With easy access to world education and markets, individuals acted like holding companies investing their time in diverse activities, inventing their careers, granting access to others as nations used to grant visas.
Individuals easily switched loyalty from one company to another. Most people had a sense of what they wanted to do and what they had to do to achieve it. Individuals set their own values and used global networks to support those values. Democracy flourished. Developing countries made remarkable progress via tele-education, tele-medicine, e-business partners and tele-citizens in richer areas who assisted their poorer homelands.
The division between people in 2025 was not as much by North-South as by those who acted globally though technology — and those who did not.
Unfortunately, unemployment — particularly in the mega-cities — is still a problem. Although INEDSAT and global public access TV made universal education possible, not everyone benefited.
Global social welfare standards via WTO became necessary to prevent migrations of the poor, and mega-corporation social marketing kept social order.
And here is the dark world of 2025 If you consider the above a rosy scenario, you might want to embrace the following as an alternative outline for the future of humankind:
Scenario 2: The aging population, national debt and pressures on natural resources dramatically curbed improvements in living standards.
Jobs were the problem. Population growth outpaced job growth in most regions. The unemployment and under-employment that was caused by this shortfall produced pressure on economic systems and fostered political unrest.
People with similar interests and complaints found each other around the world through the Internet, compared notes and strategized. They formed communal enclaves — and engaged in on-line bartering.
While the population growth rate diminished from the highs of the mid-20th century, the levels achieved disappointed many demographers who had been expecting a steeper decline.
In some places, the economic differences were small, especially within parts of the newly developing countries that traded within the three trading blocks — the EU, the Americas and the Pacific Rim. In other places, such as Africa, jobs — real jobs — were a precious commodity.
High-tech engineering and “customizing” jobs were created, but the knowledge and competence required for these were very exclusive. Some economists hoped that nanotechnology and biotechnology would provide the catalysts for new growth by 2025, but development in these fields continued to be highly specialized.

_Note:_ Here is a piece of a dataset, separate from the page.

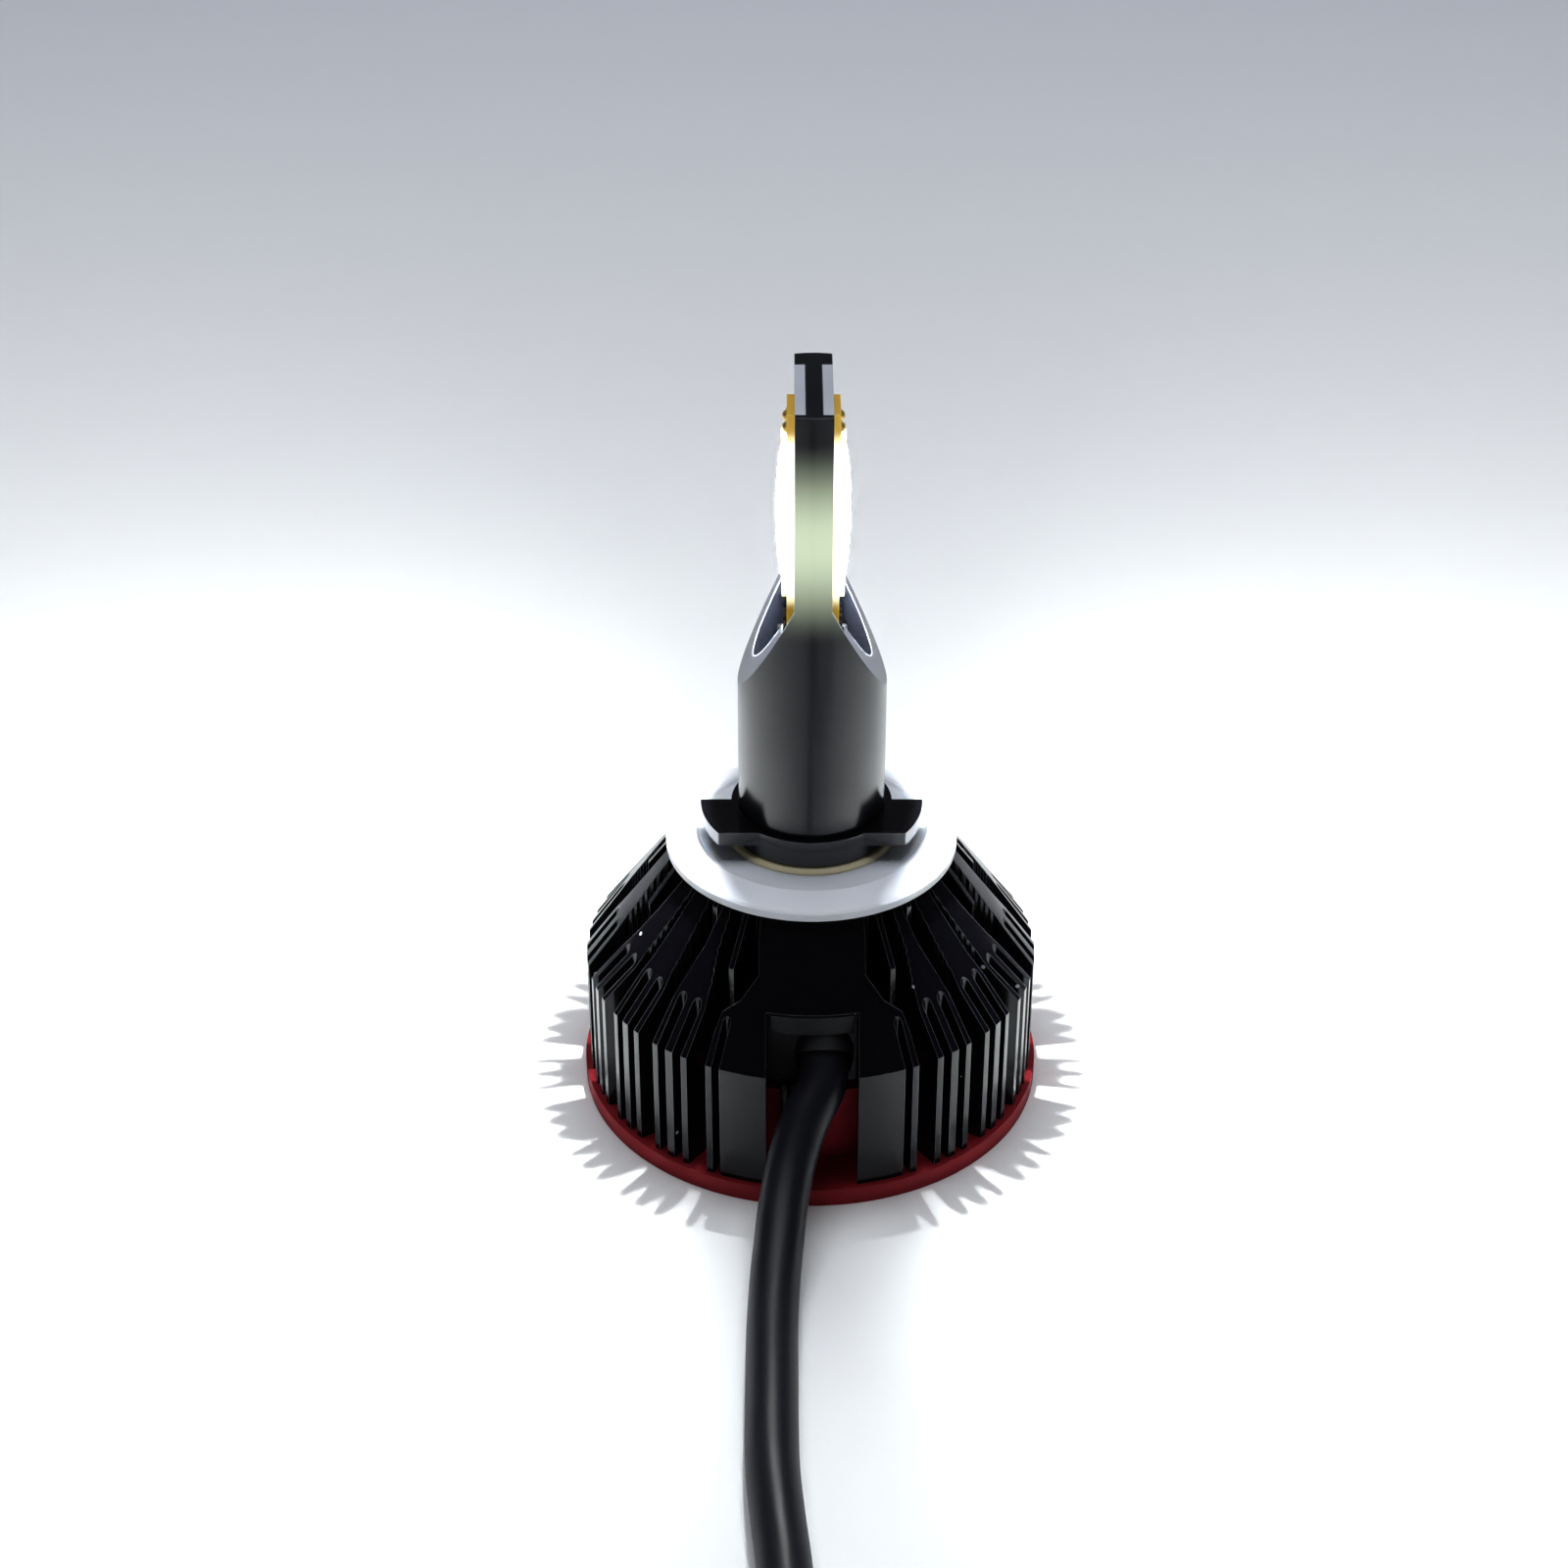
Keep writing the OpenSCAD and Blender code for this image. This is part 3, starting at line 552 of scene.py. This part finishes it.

The winners in 2025 were the newly developing economies that functioned within viable trading blocs.
The aging of the population, national debt pressures on public spending and entitlements, and pressures on natural resources dramatically curbed improvements in living standards. There was vast discontent, absolutist passions, and an incredible distrust of government. To navigate a career in this turmoil required entrepreneurial, high-tech, nonlinear thinking.
The winners in 2025 were the newly developing economies that functioned within viable trading blocs. But for the advanced industrial nations and for “the rest of the world,” it was a mean world indeed because the economic pie had been discovered to be zero sum.